Write out every line of the material exactly as it appears.

Supplied data:
.....
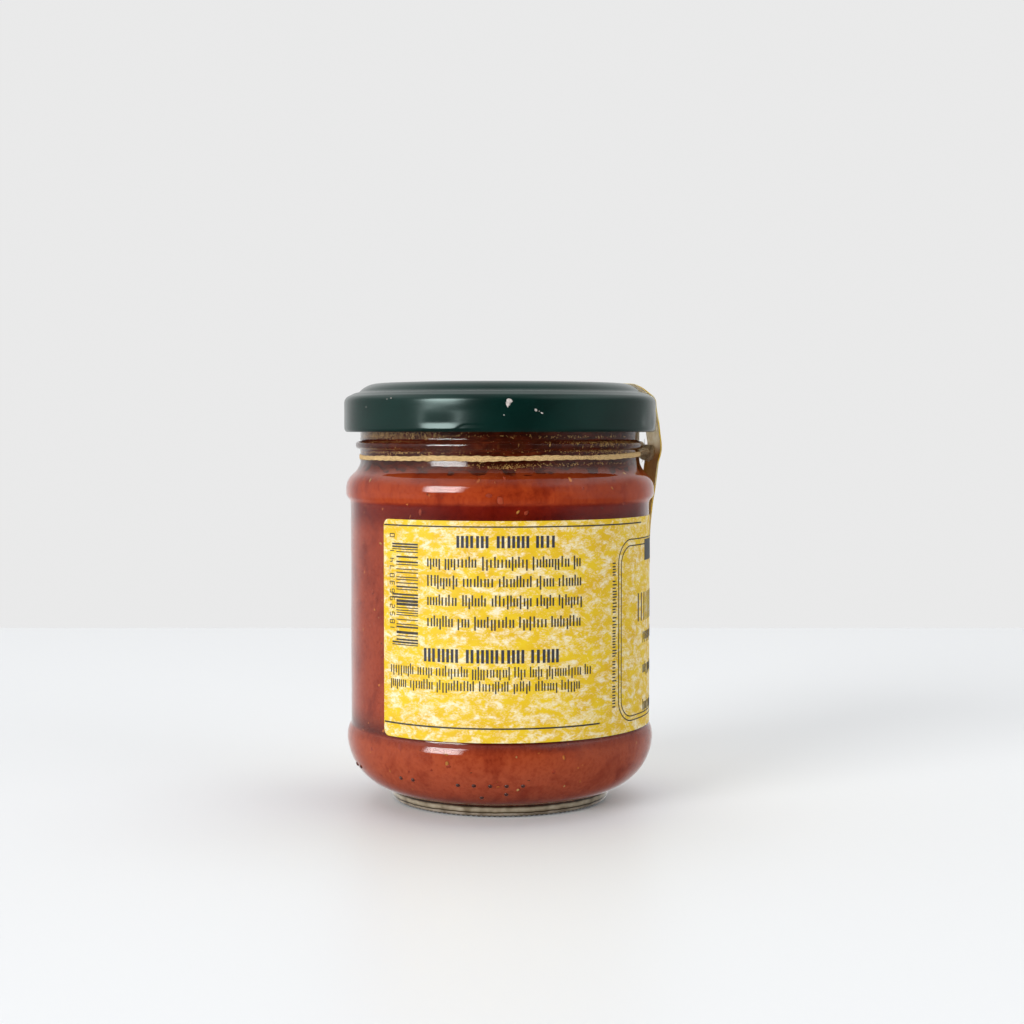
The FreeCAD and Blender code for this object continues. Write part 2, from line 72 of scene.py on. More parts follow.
MM = 0.001
BODY = "root"
FULL_TURN = 2 * math.pi
LOG = logging.getLogger("jar")


# ---------------------------------------------------------------- colours and nodes
def linear(code: str) -> tuple[float, ...]:
    """Turns an sRGB hex colour such as "#a04030" into linear light.

    Args:
        code: The colour as a hash and six hex digits.

    Returns:
        Red, green, blue and an alpha of 1, in linear light.
    """
    values = np.array([int(code[i:i + 2], 16) for i in (1, 3, 5)]) / 255
    light = np.where(values <= 0.04045, values / 12.92, ((values + 0.055) / 1.055) ** 2.4)
    return (*light.tolist(), 1.0)


def put(
    tree: Tree,
    kind: str,
    inputs: dict | tuple = (),
    out: int | str = 0,
    stops: Levels = (),
    **settings: object,
) -> Socket | None:
    """Adds a node with its settings, and fills or links its sockets.

    Args:
        tree: The node tree that gets the node.
        kind: The node's type name, after its "ShaderNode".
        inputs: Values or other nodes' outputs, in socket order or by name or number.
        out: Which output is handed back.
        stops: On a colour ramp, places from 0 to 1 with their hex colours.
        settings: The node's own fields.

    Returns:
        The chosen output, or None from a node that has none.
    """
    node = tree.nodes.new("ShaderNode" + kind)
    for name, value in settings.items():
        setattr(node, name, value)
    for name, value in inputs.items() if isinstance(inputs, dict) else enumerate(inputs):
        if isinstance(value, Socket):
            tree.links.new(value, node.inputs[name])
        else:
            node.inputs[name].default_value = value
    if stops:
        elements = node.color_ramp.elements
        while len(elements) < len(stops):
            elements.new(0.5)
        for element, (place, code) in zip(elements, stops):
            element.position = place
            element.color = linear(code)
    return node.outputs[out] if len(node.outputs) else None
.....
Answer to this problem:
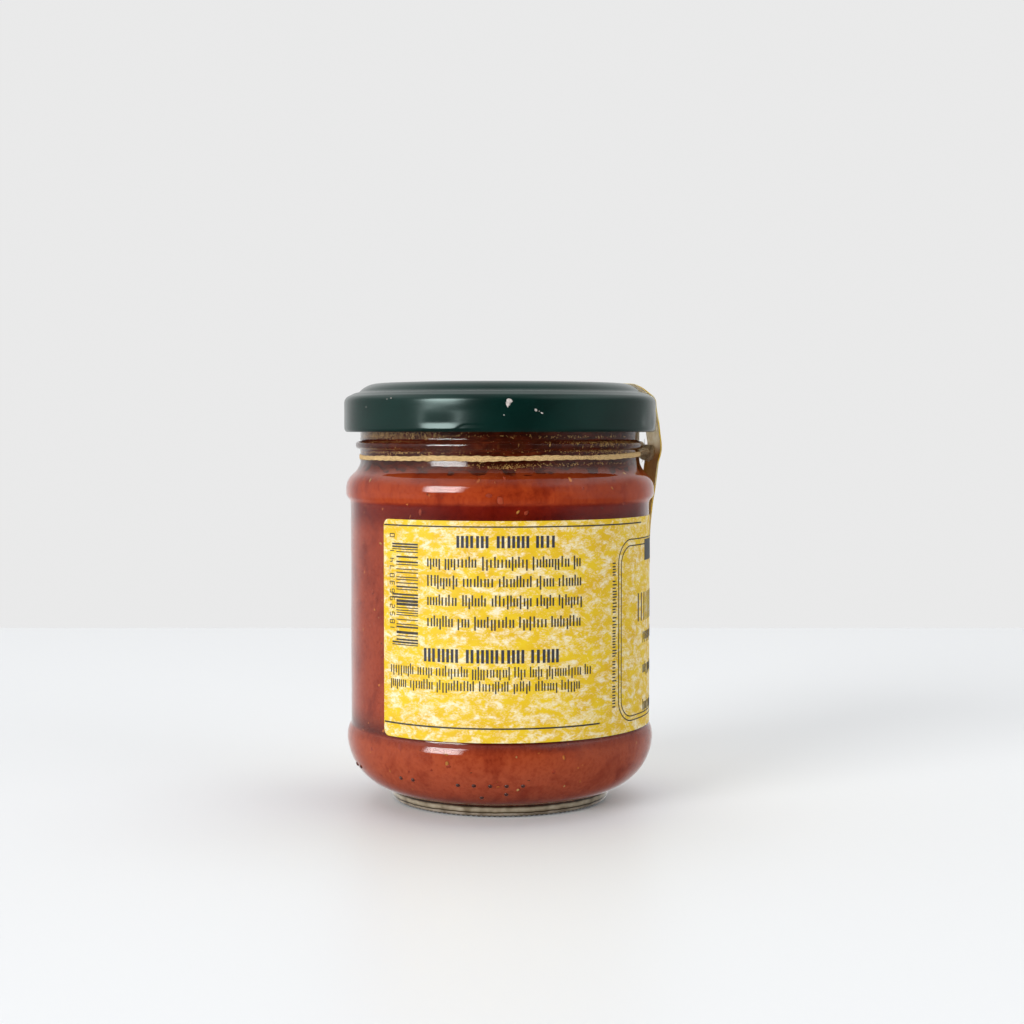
The FreeCAD and Blender code for this object continues. Write part 2, from line 72 of scene.py on. More parts follow.
MM = 0.001
BODY = "root"
FULL_TURN = 2 * math.pi
LOG = logging.getLogger("jar")


# ---------------------------------------------------------------- colours and nodes
def linear(code: str) -> tuple[float, ...]:
    """Turns an sRGB hex colour such as "#a04030" into linear light.

    Args:
        code: The colour as a hash and six hex digits.

    Returns:
        Red, green, blue and an alpha of 1, in linear light.
    """
    values = np.array([int(code[i:i + 2], 16) for i in (1, 3, 5)]) / 255
    light = np.where(values <= 0.04045, values / 12.92, ((values + 0.055) / 1.055) ** 2.4)
    return (*light.tolist(), 1.0)


def put(
    tree: Tree,
    kind: str,
    inputs: dict | tuple = (),
    out: int | str = 0,
    stops: Levels = (),
    **settings: object,
) -> Socket | None:
    """Adds a node with its settings, and fills or links its sockets.

    Args:
        tree: The node tree that gets the node.
        kind: The node's type name, after its "ShaderNode".
        inputs: Values or other nodes' outputs, in socket order or by name or number.
        out: Which output is handed back.
        stops: On a colour ramp, places from 0 to 1 with their hex colours.
        settings: The node's own fields.

    Returns:
        The chosen output, or None from a node that has none.
    """
    node = tree.nodes.new("ShaderNode" + kind)
    for name, value in settings.items():
        setattr(node, name, value)
    for name, value in inputs.items() if isinstance(inputs, dict) else enumerate(inputs):
        if isinstance(value, Socket):
            tree.links.new(value, node.inputs[name])
        else:
            node.inputs[name].default_value = value
    if stops:
        elements = node.color_ramp.elements
        while len(elements) < len(stops):
            elements.new(0.5)
        for element, (place, code) in zip(elements, stops):
            element.position = place
            element.color = linear(code)
    return node.outputs[out] if len(node.outputs) else None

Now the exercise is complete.